Japan is a country that supports Australian participation. In his
visionary speech delivered in Singapore in 2002, Prime Minister
Junichiro Koizumi outlined his conception of East Asia. He spoke
of an East Asian community, including Australia and New Zealand,
that sought harmony despite the diversity of historical, cultural
and ethnic traditions, and one that would not be exclusive but open
to those outside the region, most notably the US and India.

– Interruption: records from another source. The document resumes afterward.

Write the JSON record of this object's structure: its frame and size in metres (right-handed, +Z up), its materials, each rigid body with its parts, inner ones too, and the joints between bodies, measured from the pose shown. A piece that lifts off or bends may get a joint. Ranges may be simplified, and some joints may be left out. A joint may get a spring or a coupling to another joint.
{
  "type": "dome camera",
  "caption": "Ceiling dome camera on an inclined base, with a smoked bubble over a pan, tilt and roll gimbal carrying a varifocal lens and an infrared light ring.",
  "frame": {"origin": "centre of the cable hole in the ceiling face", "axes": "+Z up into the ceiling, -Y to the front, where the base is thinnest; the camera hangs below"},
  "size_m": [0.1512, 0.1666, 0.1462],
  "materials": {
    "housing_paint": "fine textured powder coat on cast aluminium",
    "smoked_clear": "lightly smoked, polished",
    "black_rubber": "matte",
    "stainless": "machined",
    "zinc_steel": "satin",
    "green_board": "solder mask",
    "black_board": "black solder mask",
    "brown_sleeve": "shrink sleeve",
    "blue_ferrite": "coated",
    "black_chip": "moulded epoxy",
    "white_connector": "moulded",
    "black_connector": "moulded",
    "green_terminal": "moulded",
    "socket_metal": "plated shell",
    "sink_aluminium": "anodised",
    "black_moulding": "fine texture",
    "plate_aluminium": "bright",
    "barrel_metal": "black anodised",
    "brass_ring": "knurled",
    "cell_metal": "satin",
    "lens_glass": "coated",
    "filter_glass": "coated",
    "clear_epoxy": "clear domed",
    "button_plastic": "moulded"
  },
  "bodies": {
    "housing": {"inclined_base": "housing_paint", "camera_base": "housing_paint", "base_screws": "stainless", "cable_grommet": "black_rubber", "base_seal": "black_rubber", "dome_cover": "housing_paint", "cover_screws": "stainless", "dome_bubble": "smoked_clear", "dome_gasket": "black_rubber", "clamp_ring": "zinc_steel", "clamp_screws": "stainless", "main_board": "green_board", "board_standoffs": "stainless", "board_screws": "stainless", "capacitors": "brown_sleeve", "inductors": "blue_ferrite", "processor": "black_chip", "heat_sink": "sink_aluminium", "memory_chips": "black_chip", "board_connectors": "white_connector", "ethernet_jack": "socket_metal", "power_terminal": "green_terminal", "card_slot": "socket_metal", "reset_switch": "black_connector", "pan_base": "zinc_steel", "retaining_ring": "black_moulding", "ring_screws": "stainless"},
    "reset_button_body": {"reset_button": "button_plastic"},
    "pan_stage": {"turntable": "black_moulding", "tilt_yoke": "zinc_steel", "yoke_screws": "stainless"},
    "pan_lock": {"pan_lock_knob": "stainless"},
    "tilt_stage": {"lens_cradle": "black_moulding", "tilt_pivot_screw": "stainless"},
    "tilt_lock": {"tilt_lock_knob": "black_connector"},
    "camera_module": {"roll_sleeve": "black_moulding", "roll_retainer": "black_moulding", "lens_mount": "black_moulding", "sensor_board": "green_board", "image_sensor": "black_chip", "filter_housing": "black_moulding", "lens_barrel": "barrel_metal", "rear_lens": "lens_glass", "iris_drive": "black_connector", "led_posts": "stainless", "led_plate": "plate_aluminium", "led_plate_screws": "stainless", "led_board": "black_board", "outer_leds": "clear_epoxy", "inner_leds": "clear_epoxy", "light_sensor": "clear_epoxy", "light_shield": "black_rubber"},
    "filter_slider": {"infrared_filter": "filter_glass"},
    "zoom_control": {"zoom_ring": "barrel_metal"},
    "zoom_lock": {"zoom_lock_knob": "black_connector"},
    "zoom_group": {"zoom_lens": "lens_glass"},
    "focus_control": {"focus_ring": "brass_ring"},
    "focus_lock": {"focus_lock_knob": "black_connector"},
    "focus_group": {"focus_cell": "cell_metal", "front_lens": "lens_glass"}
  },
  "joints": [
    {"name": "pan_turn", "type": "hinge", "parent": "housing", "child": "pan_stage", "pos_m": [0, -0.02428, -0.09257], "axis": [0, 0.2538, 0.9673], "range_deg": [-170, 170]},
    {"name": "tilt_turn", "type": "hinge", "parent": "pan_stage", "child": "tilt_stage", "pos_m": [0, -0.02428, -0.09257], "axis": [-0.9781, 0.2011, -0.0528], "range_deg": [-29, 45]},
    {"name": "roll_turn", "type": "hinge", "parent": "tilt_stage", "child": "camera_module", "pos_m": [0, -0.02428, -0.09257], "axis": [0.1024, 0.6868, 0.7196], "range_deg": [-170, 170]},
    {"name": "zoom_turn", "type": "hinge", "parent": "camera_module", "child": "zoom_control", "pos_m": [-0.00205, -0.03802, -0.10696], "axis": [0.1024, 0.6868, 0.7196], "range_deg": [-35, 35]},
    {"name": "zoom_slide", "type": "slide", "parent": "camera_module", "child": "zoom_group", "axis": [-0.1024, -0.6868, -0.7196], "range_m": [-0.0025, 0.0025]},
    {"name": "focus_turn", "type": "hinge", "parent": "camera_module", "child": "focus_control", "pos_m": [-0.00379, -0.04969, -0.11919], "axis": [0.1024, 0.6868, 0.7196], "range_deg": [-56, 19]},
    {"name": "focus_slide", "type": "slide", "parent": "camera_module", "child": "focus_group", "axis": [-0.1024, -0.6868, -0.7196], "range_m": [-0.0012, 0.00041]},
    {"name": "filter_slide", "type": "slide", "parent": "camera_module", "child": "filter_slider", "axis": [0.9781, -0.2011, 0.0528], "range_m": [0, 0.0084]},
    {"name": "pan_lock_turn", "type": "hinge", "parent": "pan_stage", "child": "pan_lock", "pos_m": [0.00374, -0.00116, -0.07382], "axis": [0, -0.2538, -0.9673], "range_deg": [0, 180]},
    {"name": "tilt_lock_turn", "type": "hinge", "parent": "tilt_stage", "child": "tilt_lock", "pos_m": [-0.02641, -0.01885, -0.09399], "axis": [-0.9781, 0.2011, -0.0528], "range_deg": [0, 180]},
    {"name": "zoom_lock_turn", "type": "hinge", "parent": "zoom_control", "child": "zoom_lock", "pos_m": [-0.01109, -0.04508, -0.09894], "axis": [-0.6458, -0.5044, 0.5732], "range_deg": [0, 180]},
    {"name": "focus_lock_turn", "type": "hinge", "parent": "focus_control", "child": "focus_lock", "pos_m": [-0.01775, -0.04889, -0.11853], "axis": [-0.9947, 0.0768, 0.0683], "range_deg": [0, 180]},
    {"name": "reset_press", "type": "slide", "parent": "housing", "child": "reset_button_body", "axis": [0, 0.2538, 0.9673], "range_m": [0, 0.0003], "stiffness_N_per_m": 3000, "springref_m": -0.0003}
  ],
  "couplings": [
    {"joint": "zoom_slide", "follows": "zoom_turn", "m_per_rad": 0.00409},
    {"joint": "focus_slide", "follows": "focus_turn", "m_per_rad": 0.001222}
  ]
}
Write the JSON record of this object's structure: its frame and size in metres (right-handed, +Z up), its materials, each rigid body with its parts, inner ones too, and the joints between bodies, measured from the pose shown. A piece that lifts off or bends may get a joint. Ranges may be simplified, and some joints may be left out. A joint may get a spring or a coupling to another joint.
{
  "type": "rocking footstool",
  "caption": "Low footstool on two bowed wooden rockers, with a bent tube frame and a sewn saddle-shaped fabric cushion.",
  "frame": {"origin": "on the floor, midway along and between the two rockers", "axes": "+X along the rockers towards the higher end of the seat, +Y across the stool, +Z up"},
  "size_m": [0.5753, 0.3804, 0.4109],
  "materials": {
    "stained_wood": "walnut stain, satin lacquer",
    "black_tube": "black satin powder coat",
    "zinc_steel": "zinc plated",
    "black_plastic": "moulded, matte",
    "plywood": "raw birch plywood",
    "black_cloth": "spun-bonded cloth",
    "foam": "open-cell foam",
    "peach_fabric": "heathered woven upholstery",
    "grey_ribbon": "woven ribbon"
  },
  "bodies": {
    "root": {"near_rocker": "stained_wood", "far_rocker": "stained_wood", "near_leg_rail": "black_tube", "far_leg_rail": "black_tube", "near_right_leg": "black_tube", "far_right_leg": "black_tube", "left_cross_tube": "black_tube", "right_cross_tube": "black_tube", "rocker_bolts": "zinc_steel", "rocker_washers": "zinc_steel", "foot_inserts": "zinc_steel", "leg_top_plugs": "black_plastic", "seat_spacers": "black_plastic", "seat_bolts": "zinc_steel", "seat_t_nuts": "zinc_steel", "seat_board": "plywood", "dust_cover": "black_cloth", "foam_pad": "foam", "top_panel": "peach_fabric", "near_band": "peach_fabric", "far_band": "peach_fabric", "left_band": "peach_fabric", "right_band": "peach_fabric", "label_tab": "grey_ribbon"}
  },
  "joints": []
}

Australia was initially lukewarm about the idea but eventually came
to the party and the first East Asian summit was held in Kuala Lumpur
last December. Although incremental, this is a first move towards
consolidation within the Asian community … To be cynical and
half-hearted about genuine Asian engagement would be to let down our
people and take a risk with the future that we simply cannot afford.

William Pfaff, in the International Herald Tribune, on a welcome and
long-overdue debate about the Israel lobby:

THE note of panic in some of the attacks on distinguished US academics
John Mearsheimer and Stephen Walt [who discuss the Israeli lobby’s
effect on US foreign policy] contrasts with the fact that what they
say is no secret in American foreign policy circles. People have for
years taken for granted the informal censorship, or self-censorship,
exercised in the government and the press on this issue. It is a
fact of democratic life in the US that determined interest groups
annex their own spheres of federal policy. Energy policy is run by
the oil companies, and trade policy by manufacturers, exporters and
importers, with an input from Wall Street. US Cuba policy is decided
by the Cuban lobby in Florida and policy on Armenia by Americans
of Armenian descent. The Middle East, or at least its part of it,
belongs to Israel.

However, in the Israeli case, the lobbying effort is linked to a
foreign government, even if the lobbyists sometimes take a policy line
not that of the government. Moreover, the lobbying involves issues of
war and peace. US President George W. Bush said a few days ago that,
in connection with the supposed threat of Iran, his concern is to
protect Israel. Critics ask why Israel should not protect itself. The
same has been asked about Iraq.

In this respect, the controversy over the Israeli lobby is potentially
explosive. This is why denials, secrecy and efforts at intimidation
are dangerous. David Levy, a former adviser to [former Israeli prime
minister] Ehud Barak, is right when he says that Israel itself would
be served “if the open and critical debate that takes place over here
[in Israel] were exported over there”, meaning the US.